▶ [PROVIDED MATERIAL]:
————————

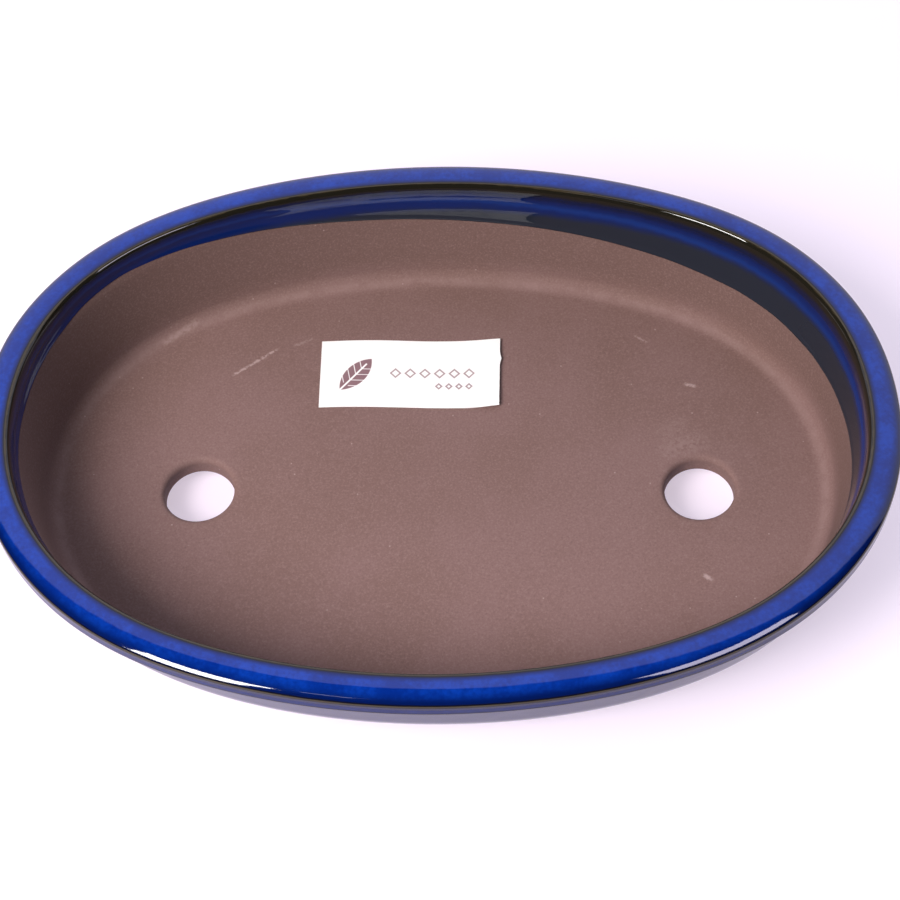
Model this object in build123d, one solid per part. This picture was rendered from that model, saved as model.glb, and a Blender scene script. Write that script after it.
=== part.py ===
from build123d import *
import os
from math import cos, radians, sin, tan

# Shallow oval bonsai pot in glazed stoneware, with four feet and a paper label inside.
# Millimetres. +X runs along the oval, +Z is up, and the origin is on the surface that the feet
# stand on, under the middle of the pot.

# Height
POT_HEIGHT = 50.0
FOOT_HEIGHT = 6.5
FLOOR_THICKNESS = 6.5

# Plan of the mouth, measured at the lip's inner edge: an oval of three tangent arcs in each quarter
MOUTH_HALF_LENGTH = 119.0
MOUTH_HALF_WIDTH = 80.0
END_ARC_LIMIT = 57.0  # degrees, direction of the outward normal where the end arc stops
SIDE_ARC_START = 81.0  # degrees, direction of the outward normal where the long side's arc starts
SHOULDER_RADIUS = 132.0  # the arc between the two

# Section of the wall. Offsets count outward from the lip's inner edge.
LIP_WIDTH = 8.5
LIP_FLAT = 3.0  # level part of the lip's top, next to its inner edge
LIP_DROP = 1.8  # fall of the lip's top at its outer edge
LIP_DEPTH = 6.4  # rim to the lip's underside
LIP_EDGE_RADIUS = 0.5
MOUTH_EDGE_RADIUS = 0.9
NECK_SETBACK = 3.2  # the wall starts this far in under the lip
OUTSIDE_SLOPE = 12.0  # degrees from upright
OUTSIDE_TURN_DEPTH = 27.0  # rim to the start of the rounding that leads to the underside
INSIDE_SLOPE = 10.0
COVE_RADIUS = 5.0  # where the inside wall meets the floor

# Glaze
GLAZE_THICKNESS = 0.4
GLAZE_INSIDE_DEPTH = 15.5  # rim to the glaze line on the inside
GLAZE_FOOT_LINE = 3.0  # height of the glaze line outside, above the underside

# Drain holes, cut by hand, so they aren't quite even about the middle
HOLE_RADIUS = 10.0
HOLE_POSITIONS = [(-70.0, -2.1), (74.6, -2.1)]
HOLE_UPPER_ROUND = 1.5
HOLE_LOWER_ROUND = 0.8

# Feet: lengths of a low band that follows the oval
FOOT_BAND_OUTER = -24.0
FOOT_BAND_INNER = -36.0
FOOT_DRAFT = 1.2  # each side leans in this much towards the ground
FOOT_START_X = 40.0
FOOT_END_X = 68.0
FOOT_END_RADIUS = 2.5

# Paper label on the floor
LABEL_LENGTH = 54.0
LABEL_WIDTH = 24.0
LABEL_THICKNESS = 0.2
LABEL_CENTRE = (-9.6, 38.0)
LABEL_CORNER_RADIUS = 0.4

RIM_Z = POT_HEIGHT
UNDERSIDE_Z = FOOT_HEIGHT
FLOOR_Z = UNDERSIDE_Z + FLOOR_THICKNESS


def oval_arcs():
    """The oval's arcs as (centre x, centre y, radius, first normal angle, last normal angle)."""
    c1, s1 = cos(radians(END_ARC_LIMIT)), sin(radians(END_ARC_LIMIT))
    c2, s2 = cos(radians(SIDE_ARC_START)), sin(radians(SIDE_ARC_START))
    # The end and side radii are the two that close the oval on both of its axes.
    x_gap = SHOULDER_RADIUS * (c1 - c2) - MOUTH_HALF_LENGTH
    y_gap = MOUTH_HALF_WIDTH - SHOULDER_RADIUS * (s2 - s1)
    determinant = (c1 - 1) * (1 - s2) + c2 * s1
    end_radius = (x_gap * (1 - s2) + c2 * y_gap) / determinant
    side_radius = ((c1 - 1) * y_gap - s1 * x_gap) / determinant
    end_x = MOUTH_HALF_LENGTH - end_radius
    shoulder_x = end_x + (end_radius - SHOULDER_RADIUS) * c1
    shoulder_y = (end_radius - SHOULDER_RADIUS) * s1
    side_y = MOUTH_HALF_WIDTH - side_radius
    arcs = [
        (end_x, 0, end_radius, -END_ARC_LIMIT, END_ARC_LIMIT),
        (-end_x, 0, end_radius, 180 - END_ARC_LIMIT, 180 + END_ARC_LIMIT),
        (0, side_y, side_radius, SIDE_ARC_START, 180 - SIDE_ARC_START),
        (0, -side_y, side_radius, 180 + SIDE_ARC_START, 360 - SIDE_ARC_START),
    ]
    for first, sign_x, sign_y in ((END_ARC_LIMIT, 1, 1), (180 - SIDE_ARC_START, -1, 1),
                                  (180 + END_ARC_LIMIT, -1, -1), (360 - SIDE_ARC_START, 1, -1)):
        last = first + SIDE_ARC_START - END_ARC_LIMIT
        arcs.append((sign_x * shoulder_x, sign_y * shoulder_y, SHOULDER_RADIUS, first, last))
    return arcs


def oval_ring(section):
    """Carries a section, drawn as (offset, height), round the oval."""
    pieces = []
    for centre_x, centre_y, radius, first, last in oval_arcs():
        upright = Plane.XZ * Pos(radius, 0) * section
        sector = revolve(upright, Axis.Z, last - first)
        pieces.append(Pos(centre_x, centre_y, 0) * Rot(0, 0, first) * sector)
    return pieces[0].fuse(*pieces[1:])


def oval_plate(offset, bottom, top):
    """A flat plate whose edge is parallel to the mouth's oval."""
    edges = []
    for centre_x, centre_y, radius, first, last in oval_arcs():
        plane = Plane.XY.offset(bottom)
        edge = Edge.make_circle(radius + offset, plane, first, last)
        edges.append(Pos(centre_x, centre_y, 0) * edge)
    outline = Wire.combine(edges)[0]
    return extrude(Face(outline), amount=top - bottom, dir=(0, 0, 1))


def floor_edge_offset():
    """Offset at which the inside cove reaches the floor."""
    slope = radians(INSIDE_SLOPE)
    cove_top = FLOOR_Z + COVE_RADIUS * (1 - sin(slope))
    return -tan(slope) * (RIM_Z - cove_top) - COVE_RADIUS * cos(slope)


def turn_radius():
    """Radius that takes the outside wall round to the level underside."""
    drop = RIM_Z - OUTSIDE_TURN_DEPTH - UNDERSIDE_Z
    return drop / (1 - sin(radians(OUTSIDE_SLOPE)))


def base_edge_offset():
    """Offset at which the outside rounding reaches the underside."""
    wall_run = (OUTSIDE_TURN_DEPTH - LIP_DEPTH) * tan(radians(OUTSIDE_SLOPE))
    turn_start = LIP_WIDTH - NECK_SETBACK - wall_run
    return turn_start - turn_radius() * cos(radians(OUTSIDE_SLOPE))


def wall_section():
    """Whole section of the wall, glaze included, from the floor plate out to the lip."""
    inner_edge = min(floor_edge_offset(), base_edge_offset()) - 1
    slope_in = radians(INSIDE_SLOPE)
    slope_out = radians(OUTSIDE_SLOPE)
    cove_top_z = FLOOR_Z + COVE_RADIUS * (1 - sin(slope_in))
    cove_top = (-tan(slope_in) * (RIM_Z - cove_top_z), cove_top_z)
    cove_bottom = (floor_edge_offset(), FLOOR_Z)
    turn_z = RIM_Z - OUTSIDE_TURN_DEPTH
    turn_start = (base_edge_offset() + turn_radius() * cos(slope_out), turn_z)
    neck = (LIP_WIDTH - NECK_SETBACK, RIM_Z - LIP_DEPTH)
    lip_low = (LIP_WIDTH, RIM_Z - LIP_DEPTH)
    lip_edge = (LIP_WIDTH, RIM_Z - LIP_DROP)
    floor_line = Line((inner_edge, FLOOR_Z), cove_bottom)
    cove = TangentArc(cove_bottom, cove_top, tangent=(1, 0))
    inside = Line(cove_top, (0, RIM_Z))
    lip_flat = Line((0, RIM_Z), (LIP_FLAT, RIM_Z))
    lip_fall = TangentArc((LIP_FLAT, RIM_Z), lip_edge, tangent=(1, 0))
    lip_side = Line(lip_edge, lip_low)
    lip_under = Line(lip_low, neck)
    outside = Line(neck, turn_start)
    turn = TangentArc(turn_start, (base_edge_offset(), UNDERSIDE_Z),
                      tangent=(-sin(slope_out), -cos(slope_out)))
    under = Line((base_edge_offset(), UNDERSIDE_Z), (inner_edge, UNDERSIDE_Z))
    closing = Line((inner_edge, UNDERSIDE_Z), (inner_edge, FLOOR_Z))
    outline = Wire.combine([floor_line, cove, inside, lip_flat, lip_fall, lip_side, lip_under,
                            outside, turn, under, closing])[0]
    section = Sketch() + Face(outline)
    mouth_edge = section.vertices().filter_by(lambda v: abs(v.X) < 0.01 and v.Y > RIM_Z - 0.01)
    section = fillet(mouth_edge, MOUTH_EDGE_RADIUS)
    lip_edges = section.vertices().filter_by(lambda v: v.X > LIP_WIDTH - 0.01)
    return fillet(lip_edges, LIP_EDGE_RADIUS)


def glaze_section(section):
    """The skin of the section where it is glazed: inside band, lip and outside wall."""
    skin = section - offset(section, amount=-GLAZE_THICKNESS)
    inside_line = RIM_Z - GLAZE_INSIDE_DEPTH
    foot_line = UNDERSIDE_Z + GLAZE_FOOT_LINE
    beyond = LIP_WIDTH + 10
    upper_zone = Pos(0, RIM_Z - GLAZE_INSIDE_DEPTH / 2) * Rectangle(2 * beyond, GLAZE_INSIDE_DEPTH)
    # Below the inside glaze line, the zone's left edge runs down through the middle of the wall.
    wall_middle = [
        (0.7, inside_line),
        (-1.8, FLOOR_Z + 10),
        (-6.5, FLOOR_Z + 1),
        (-12.0, foot_line),
    ]
    lower_outline = Polyline(*wall_middle, (beyond, foot_line), (beyond, inside_line), close=True)
    lower_zone = make_face(lower_outline)
    return skin & (upper_zone + lower_zone)


def drain_hole(x, y):
    """Cutter for one drain hole, with the floor's edges rounded over above and below."""
    upper = HOLE_UPPER_ROUND
    lower = HOLE_LOWER_ROUND
    clear = 1.0  # runs past both faces
    outline = Wire.combine([
        Line((0, UNDERSIDE_Z - clear), (HOLE_RADIUS + lower, UNDERSIDE_Z - clear)),
        Line((HOLE_RADIUS + lower, UNDERSIDE_Z - clear), (HOLE_RADIUS + lower, UNDERSIDE_Z)),
        TangentArc((HOLE_RADIUS + lower, UNDERSIDE_Z), (HOLE_RADIUS, UNDERSIDE_Z + lower),
                   tangent=(-1, 0)),
        Line((HOLE_RADIUS, UNDERSIDE_Z + lower), (HOLE_RADIUS, FLOOR_Z - upper)),
        TangentArc((HOLE_RADIUS, FLOOR_Z - upper), (HOLE_RADIUS + upper, FLOOR_Z),
                   tangent=(0, 1)),
        Line((HOLE_RADIUS + upper, FLOOR_Z), (HOLE_RADIUS + upper, FLOOR_Z + clear)),
        Line((HOLE_RADIUS + upper, FLOOR_Z + clear), (0, FLOOR_Z + clear)),
        Line((0, FLOOR_Z + clear), (0, UNDERSIDE_Z - clear)),
    ])[0]
    return Pos(x, y, 0) * revolve(Plane.XZ * Face(outline), Axis.Z, 360)


def clay_body(section):
    """The dish: wall, lip core, cove and floor, with the drain holes cut through."""
    inner_edge = section.bounding_box().min.X
    body = oval_ring(section).fuse(oval_plate(inner_edge, UNDERSIDE_Z, FLOOR_Z)).clean()
    for x, y in HOLE_POSITIONS:
        body -= drain_hole(x, y)
    return body


def feet():
    """Four lengths of one low band that follows the oval under the floor."""
    outline = Polyline(
        (FOOT_BAND_INNER, UNDERSIDE_Z),
        (FOOT_BAND_OUTER, UNDERSIDE_Z),
        (FOOT_BAND_OUTER - FOOT_DRAFT, 0),
        (FOOT_BAND_INNER + FOOT_DRAFT, 0),
        close=True,
    )
    band = oval_ring(make_face(outline))
    length = FOOT_END_X - FOOT_START_X
    middle_x = (FOOT_START_X + FOOT_END_X) / 2
    made = {}
    for side, sign_x in (("left", -1), ("right", 1)):
        for row, sign_y in (("front", -1), ("rear", 1)):
            block = Box(length, MOUTH_HALF_WIDTH, 2 * FOOT_HEIGHT)
            foot = band & Pos(sign_x * middle_x, sign_y * MOUTH_HALF_WIDTH / 2, 0) * block
            corners = foot.edges().filter_by(is_foot_corner)
            made[f"foot_{row}_{side}"] = fillet(corners, FOOT_END_RADIUS)
    return made


def is_foot_corner(edge):
    """True for the four edges that run up a foot's two end faces."""
    middle = edge @ 0.5
    at_end = min(abs(abs(middle.X) - FOOT_START_X), abs(abs(middle.X) - FOOT_END_X)) < 0.01
    return at_end and 1 < middle.Z < FOOT_HEIGHT - 1


def paper_label():
    """The sticker that lies on the floor, near the rear wall."""
    outline = RectangleRounded(LABEL_LENGTH, LABEL_WIDTH, LABEL_CORNER_RADIUS)
    return extrude(Pos(*LABEL_CENTRE, FLOOR_Z) * outline, LABEL_THICKNESS)


def main():
    whole = wall_section()
    glaze = glaze_section(whole)
    parts = {
        "clay_body": clay_body(whole - glaze),
        "glaze_coat": oval_ring(glaze).clean(),
        "paper_label": paper_label(),
    }
    parts.update(feet())
    os.makedirs("parts", exist_ok=True)
    for name, shape in parts.items():
        export_step(shape, f"parts/{name}.step")


main()
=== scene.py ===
import math

import bmesh
import bpy
import numpy as np
from mathutils import Matrix, Vector, noise
from mathutils.geometry import delaunay_2d_cdt


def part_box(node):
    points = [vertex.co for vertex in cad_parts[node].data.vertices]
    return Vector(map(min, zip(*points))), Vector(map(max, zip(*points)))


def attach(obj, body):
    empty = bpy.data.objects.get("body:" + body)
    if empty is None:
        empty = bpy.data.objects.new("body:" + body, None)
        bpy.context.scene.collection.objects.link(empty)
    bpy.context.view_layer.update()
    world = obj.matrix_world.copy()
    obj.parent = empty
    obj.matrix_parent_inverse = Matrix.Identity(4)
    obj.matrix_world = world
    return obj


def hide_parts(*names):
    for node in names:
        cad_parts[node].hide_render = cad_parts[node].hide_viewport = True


# A shallow oval bonsai pot: bare stoneware inside, cobalt glaze outside and over the lip, and a paper
# label on its floor. Lengths here are in millimetres until a mesh is made, which is in metres.
MM = 0.001

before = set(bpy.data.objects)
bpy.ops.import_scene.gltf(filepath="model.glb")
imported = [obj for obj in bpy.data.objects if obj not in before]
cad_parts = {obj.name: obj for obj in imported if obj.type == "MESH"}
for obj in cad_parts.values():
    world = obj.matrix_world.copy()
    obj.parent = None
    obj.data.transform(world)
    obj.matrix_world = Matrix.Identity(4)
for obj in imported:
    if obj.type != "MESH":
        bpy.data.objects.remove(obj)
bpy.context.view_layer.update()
NOISE_SEED = 11
noise.seed_set(NOISE_SEED)

# ---- sizes, shared with the CAD design ----
HALF_LENGTH = 127.5
HALF_WIDTH = 88.5
LIP_WIDTH = 8.5
OVAL_WAVES = {2: 19.05, 4: -2.31, 6: 0.45, 8: -0.13}  # how the oval's reach varies with direction
OUTSIDE_SLOPE = math.radians(12)
COVE_RADIUS = 5.0
COVE_OFFSET = -6.5  # where the inside wall would meet the floor
TURN_RADIUS = 20.8
LIP_DEPTH = 6.4
NECK_SETBACK = 3.2
HOLE_RADIUS = 10.0
HOLES = [(-70.0, -2.1), (74.6, -2.1)]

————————

▶ [SET PROBLEM]:
Extract and output the part that opens with the line containing "obj.matrix_parent_inverse = Matrix.Identity(4)" and closes with the line containing "cad_parts[node].hide_render = cad_parts[node].hide_viewport", unchanged, ends included.

▶ [FINISHED ANSWER]:
    obj.matrix_parent_inverse = Matrix.Identity(4)
    obj.matrix_world = world
    return obj


def hide_parts(*names):
    for node in names:
        cad_parts[node].hide_render = cad_parts[node].hide_viewport = True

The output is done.